Sanders often says he will make evil corporations and Wall Street fraudsters pick up the tab. And he repeatedly cites Denmark as the shining example of how it can be done.

So UVM economist Art Woolf offered some insights into the Danish system in a recent article published by the Burlington Free Press. He points out that wealthy Danes and wealthy Americans pay about the same amount in income taxes - approximately 50 percent.

But higher spending in Denmark overall “means high taxes not just for the rich, but for everyone,” Woolf explains. And that onus falls squarely on middle class shoulders.

Woolf’s tale of the tape: “Vermonters are concerned about our 7 percent sales tax and 9 percent meals and rooms tax. That’s a pittance compared to Danish consumption taxes. Danes pay a 25 percent value-added tax, which is similar to a sales tax, on everything.”

Similarly, a Danish car tax is “180 percent of the purchase price,” such that “a $25,000 Toyota Camry will cost you an extra $45,000 in taxes in Denmark.” Total cost in Vermont: $26,500. In Denmark: $70,000.

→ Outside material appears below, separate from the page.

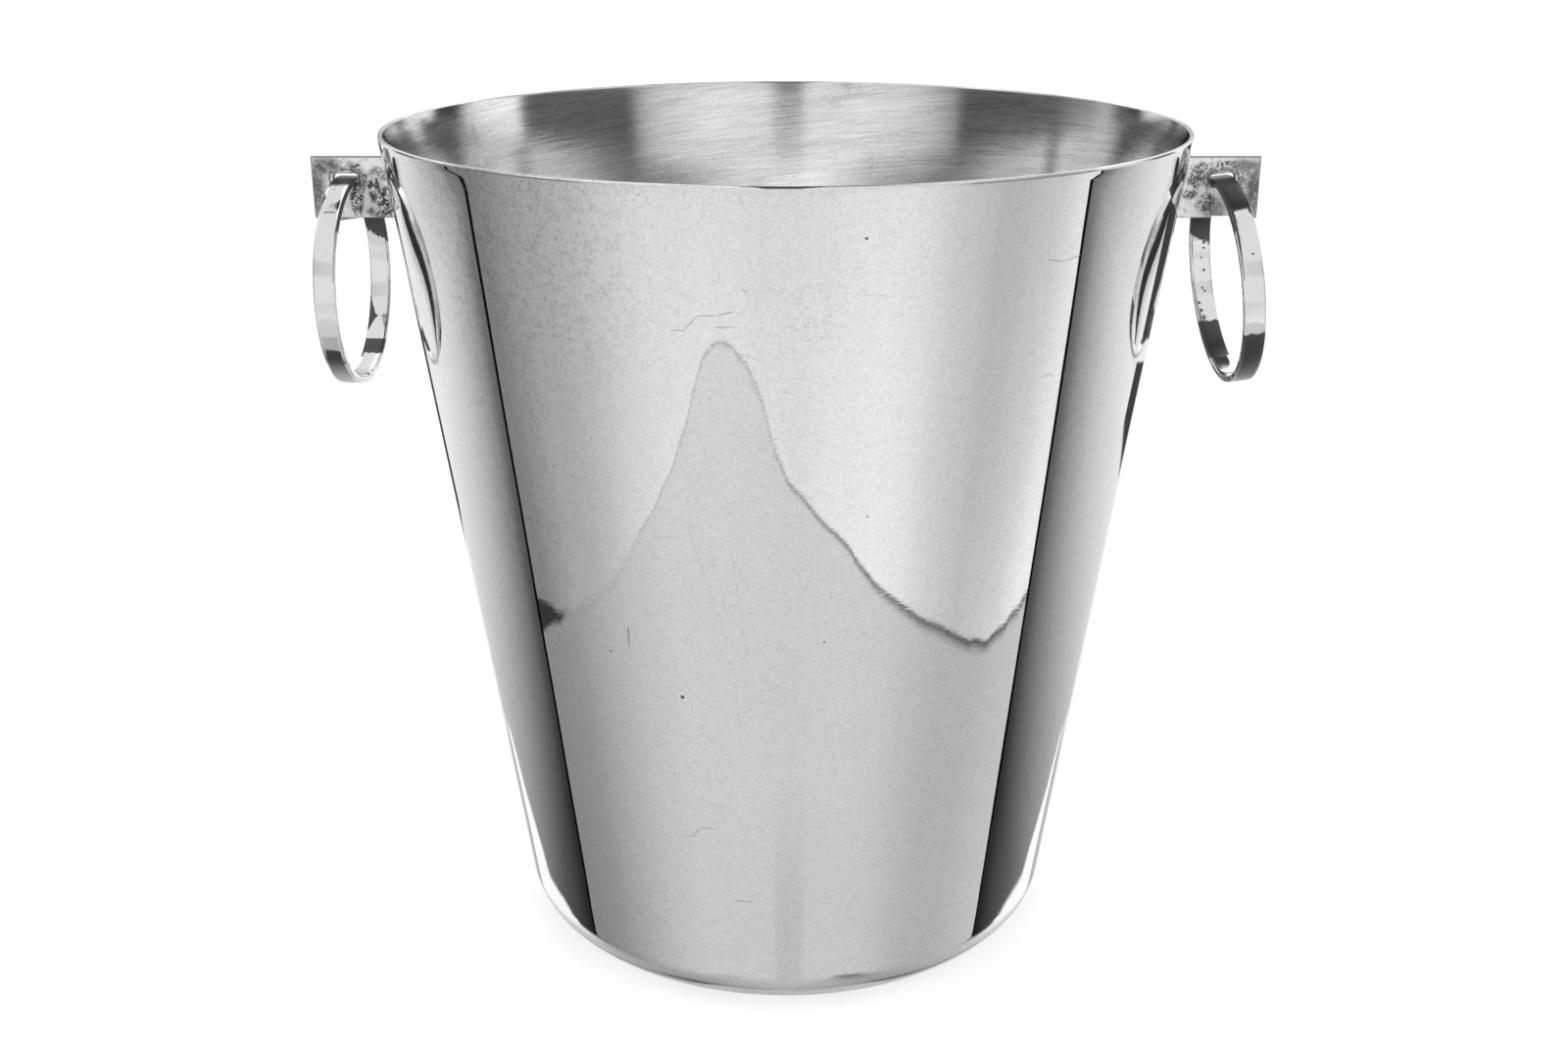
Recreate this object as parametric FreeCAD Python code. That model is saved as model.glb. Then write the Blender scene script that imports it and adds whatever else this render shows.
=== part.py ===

Fuel for your Camry will cost $6/gallon.

And how about Bernie Sanders’ war on corporations and Wall Street? Surely the Danes know how to stick it to their job creators, right?

Not so, Woolf shows. “Denmark has figured out how to finance a generous welfare state without unduly impacting its economic growth and economic competitiveness, as have other Scandinavian countries. And it’s not by taxing billionaires and corporations. There aren’t enough billionaires to get the revenues they need to finance their expenditures, and the owners of corporations are very sensitive to tax differentials. It’s not hard to move a business from Denmark to Sweden. Or the Netherlands, France, Spain, or Germany. The Danish corporate income tax rate, at 23.5 percent, is well below the United States’ level of 35 percent (not including what states add on) and it’s scheduled to go down to 22 percent next year.”

So Sanders, self-described champion of the working man, is proposing a system that lowers taxes on evil corporations, maintains tax levels for the very wealthy, and significantly raises taxes and cost of living for the lower and middle classes.

Is that what his rabid supporters mean by “Feel the Bern?”